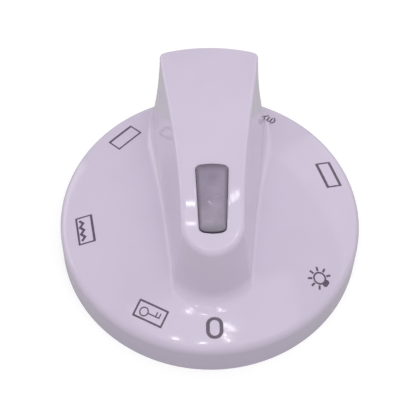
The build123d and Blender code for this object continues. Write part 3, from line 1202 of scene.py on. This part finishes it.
# Studio: the floor's reach, the spot that the lamps face, and each lamp's name, place, size and
# light; the small lamps are the highlights on the crown, the dome and the rim
FLOOR_REACH = 30000.0
LAMP_TARGET = (0, 0, 10)
LAMPS = (
    ("lamp_overhead", (40, -140, 400), (420, 420), 0.32),
    ("lamp_left", (-400, 220, 130), (420, 260), 0.26),
    ("lamp_right", (380, 260, 220), (520, 400), 0.22),
    ("lamp_front", (0, -420, 200), (300, 200), 0.06),
    ("lamp_spot_crown", (1, 60, 410), (14, 10), 0.012),
    ("lamp_strip_crown", (24, 92, 413), (7, 50), 0.012),
    ("lamp_strip_front", (44, -62, 402), (7, 40), 0.014),
    ("lamp_strip_rim", (40, -106, 400), (7, 48), 0.016),
    ("lamp_spot_left", (-36, -9, 409), (10, 10), 0.005),
    ("lamp_spot_middle", (-5, -13, 409), (10, 10), 0.005),
    ("lamp_spot_rim_left", (-80, -121, 408), (14, 14), 0.01),
    ("lamp_spot_rim_middle", (-14, -138, 408), (14, 14), 0.01),
)


def soft_lamp(name, place, size, strength):
    """Rectangular lamp that faces the knob; its strength is the light it casts there, as a share of
    white."""
    data = bpy.data.lights.new(name, "AREA")
    data.shape = "RECTANGLE"
    data.size = size[0] * MM
    data.size_y = size[1] * MM
    away = (Vector(place) - Vector(LAMP_TARGET)) * MM
    data.energy = strength * math.pi * math.pi * away.length_squared
    made = linked(name, data)
    made.location = Vector(place) * MM
    made.rotation_euler = away.to_track_quat("Z", "Y").to_euler()


def knob_camera():
    """Camera at its distance from the target, turned about the knob's axis and raised, then
    rolled."""
    data = bpy.data.cameras.new("camera")
    data.sensor_width = SENSOR
    data.lens = FOCAL_PIXELS * SENSOR / FRAME_PIXELS
    data.shift_x = -SHIFT_PIXELS[0] / FRAME_PIXELS
    data.shift_y = SHIFT_PIXELS[1] / FRAME_PIXELS
    data.clip_start = CAMERA_CLIP * MM
    level = math.cos(CAMERA_ELEVATION)
    back = Vector((math.sin(CAMERA_TURN) * level, -math.cos(CAMERA_TURN) * level,
                   math.sin(CAMERA_ELEVATION)))
    right = Vector((0, 0, 1)).cross(back).normalized()
    turned = Matrix((right, back.cross(right), back)).transposed().to_4x4()
    place = Matrix.Translation((Vector(CAMERA_TARGET) + back * CAMERA_DISTANCE) * MM)
    camera = linked("camera", data)
    camera.matrix_world = place @ turned @ Matrix.Rotation(CAMERA_ROLL, 4, "Z")
    return camera


class KNOB_OT_stage(bpy.types.Operator):
    """Set up floor, world, lamps and camera"""

    bl_idname = "knob.stage"
    bl_label = "Stage"

    def execute(self, context):
        scene = context.scene
        scene.view_settings.view_transform = "Standard"
        material = floor_finish(scene.knob_colours.floor)
        signs = ((-1, -1), (1, -1), (1, 1), (-1, 1))
        corners = [(x * FLOOR_REACH, y * FLOOR_REACH, 0) for x, y in signs]
        mesh_object("floor", corners, [(0, 1, 2, 3)], material)
        scene.world = studio_world()
        for setting in LAMPS:
            soft_lamp(*setting)
        scene.camera = knob_camera()
        return {"FINISHED"}


class KNOB_PT_panel(bpy.types.Panel):
    """Lists the knob's pieces, colours and sizes"""

    bl_label = "Oven knob"
    bl_idname = "KNOB_PT_panel"
    bl_space_type = "VIEW_3D"
    bl_region_type = "UI"
    bl_category = "Knob"

    def draw(self, context):
        for group in (context.scene.knob_colours, context.scene.knob_sizes):
            for key in group.bl_rna.properties.keys():
                if key not in ("rna_type", "name"):
                    self.layout.prop(group, key)
        for operator in OPERATORS:
            self.layout.operator(operator.bl_idname)


OPERATORS = (KNOB_OT_body, KNOB_OT_window, KNOB_OT_spring, KNOB_OT_marks, KNOB_OT_stage)
CLASSES = (KnobColours, KnobSizes, *OPERATORS, KNOB_PT_panel)


def register():
    for each in CLASSES:
        bpy.utils.register_class(each)
    bpy.types.Scene.knob_colours = PointerProperty(type=KnobColours)
    bpy.types.Scene.knob_sizes = PointerProperty(type=KnobSizes)


def unregister():
    del bpy.types.Scene.knob_colours
    del bpy.types.Scene.knob_sizes
    for each in reversed(CLASSES):
        bpy.utils.unregister_class(each)


def main():
    """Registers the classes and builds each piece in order."""
    register()
    bpy.ops.knob.body()
    bpy.ops.knob.window()
    bpy.ops.knob.spring()
    bpy.ops.knob.marks()
    bpy.ops.knob.stage()


if __name__ == "__main__":
    main()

WRITTEN PROBLEM
Repeat the material above in full, exactly as it stands.

FINISHED EXERCISE
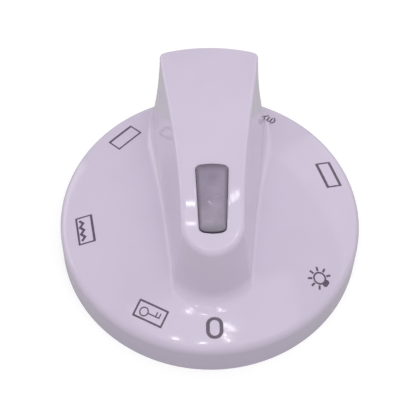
The build123d and Blender code for this object continues. Write part 3, from line 1202 of scene.py on. This part finishes it.
# Studio: the floor's reach, the spot that the lamps face, and each lamp's name, place, size and
# light; the small lamps are the highlights on the crown, the dome and the rim
FLOOR_REACH = 30000.0
LAMP_TARGET = (0, 0, 10)
LAMPS = (
    ("lamp_overhead", (40, -140, 400), (420, 420), 0.32),
    ("lamp_left", (-400, 220, 130), (420, 260), 0.26),
    ("lamp_right", (380, 260, 220), (520, 400), 0.22),
    ("lamp_front", (0, -420, 200), (300, 200), 0.06),
    ("lamp_spot_crown", (1, 60, 410), (14, 10), 0.012),
    ("lamp_strip_crown", (24, 92, 413), (7, 50), 0.012),
    ("lamp_strip_front", (44, -62, 402), (7, 40), 0.014),
    ("lamp_strip_rim", (40, -106, 400), (7, 48), 0.016),
    ("lamp_spot_left", (-36, -9, 409), (10, 10), 0.005),
    ("lamp_spot_middle", (-5, -13, 409), (10, 10), 0.005),
    ("lamp_spot_rim_left", (-80, -121, 408), (14, 14), 0.01),
    ("lamp_spot_rim_middle", (-14, -138, 408), (14, 14), 0.01),
)


def soft_lamp(name, place, size, strength):
    """Rectangular lamp that faces the knob; its strength is the light it casts there, as a share of
    white."""
    data = bpy.data.lights.new(name, "AREA")
    data.shape = "RECTANGLE"
    data.size = size[0] * MM
    data.size_y = size[1] * MM
    away = (Vector(place) - Vector(LAMP_TARGET)) * MM
    data.energy = strength * math.pi * math.pi * away.length_squared
    made = linked(name, data)
    made.location = Vector(place) * MM
    made.rotation_euler = away.to_track_quat("Z", "Y").to_euler()


def knob_camera():
    """Camera at its distance from the target, turned about the knob's axis and raised, then
    rolled."""
    data = bpy.data.cameras.new("camera")
    data.sensor_width = SENSOR
    data.lens = FOCAL_PIXELS * SENSOR / FRAME_PIXELS
    data.shift_x = -SHIFT_PIXELS[0] / FRAME_PIXELS
    data.shift_y = SHIFT_PIXELS[1] / FRAME_PIXELS
    data.clip_start = CAMERA_CLIP * MM
    level = math.cos(CAMERA_ELEVATION)
    back = Vector((math.sin(CAMERA_TURN) * level, -math.cos(CAMERA_TURN) * level,
                   math.sin(CAMERA_ELEVATION)))
    right = Vector((0, 0, 1)).cross(back).normalized()
    turned = Matrix((right, back.cross(right), back)).transposed().to_4x4()
    place = Matrix.Translation((Vector(CAMERA_TARGET) + back * CAMERA_DISTANCE) * MM)
    camera = linked("camera", data)
    camera.matrix_world = place @ turned @ Matrix.Rotation(CAMERA_ROLL, 4, "Z")
    return camera


class KNOB_OT_stage(bpy.types.Operator):
    """Set up floor, world, lamps and camera"""

    bl_idname = "knob.stage"
    bl_label = "Stage"

    def execute(self, context):
        scene = context.scene
        scene.view_settings.view_transform = "Standard"
        material = floor_finish(scene.knob_colours.floor)
        signs = ((-1, -1), (1, -1), (1, 1), (-1, 1))
        corners = [(x * FLOOR_REACH, y * FLOOR_REACH, 0) for x, y in signs]
        mesh_object("floor", corners, [(0, 1, 2, 3)], material)
        scene.world = studio_world()
        for setting in LAMPS:
            soft_lamp(*setting)
        scene.camera = knob_camera()
        return {"FINISHED"}


class KNOB_PT_panel(bpy.types.Panel):
    """Lists the knob's pieces, colours and sizes"""

    bl_label = "Oven knob"
    bl_idname = "KNOB_PT_panel"
    bl_space_type = "VIEW_3D"
    bl_region_type = "UI"
    bl_category = "Knob"

    def draw(self, context):
        for group in (context.scene.knob_colours, context.scene.knob_sizes):
            for key in group.bl_rna.properties.keys():
                if key not in ("rna_type", "name"):
                    self.layout.prop(group, key)
        for operator in OPERATORS:
            self.layout.operator(operator.bl_idname)


OPERATORS = (KNOB_OT_body, KNOB_OT_window, KNOB_OT_spring, KNOB_OT_marks, KNOB_OT_stage)
CLASSES = (KnobColours, KnobSizes, *OPERATORS, KNOB_PT_panel)


def register():
    for each in CLASSES:
        bpy.utils.register_class(each)
    bpy.types.Scene.knob_colours = PointerProperty(type=KnobColours)
    bpy.types.Scene.knob_sizes = PointerProperty(type=KnobSizes)


def unregister():
    del bpy.types.Scene.knob_colours
    del bpy.types.Scene.knob_sizes
    for each in reversed(CLASSES):
        bpy.utils.unregister_class(each)


def main():
    """Registers the classes and builds each piece in order."""
    register()
    bpy.ops.knob.body()
    bpy.ops.knob.window()
    bpy.ops.knob.spring()
    bpy.ops.knob.marks()
    bpy.ops.knob.stage()


if __name__ == "__main__":
    main()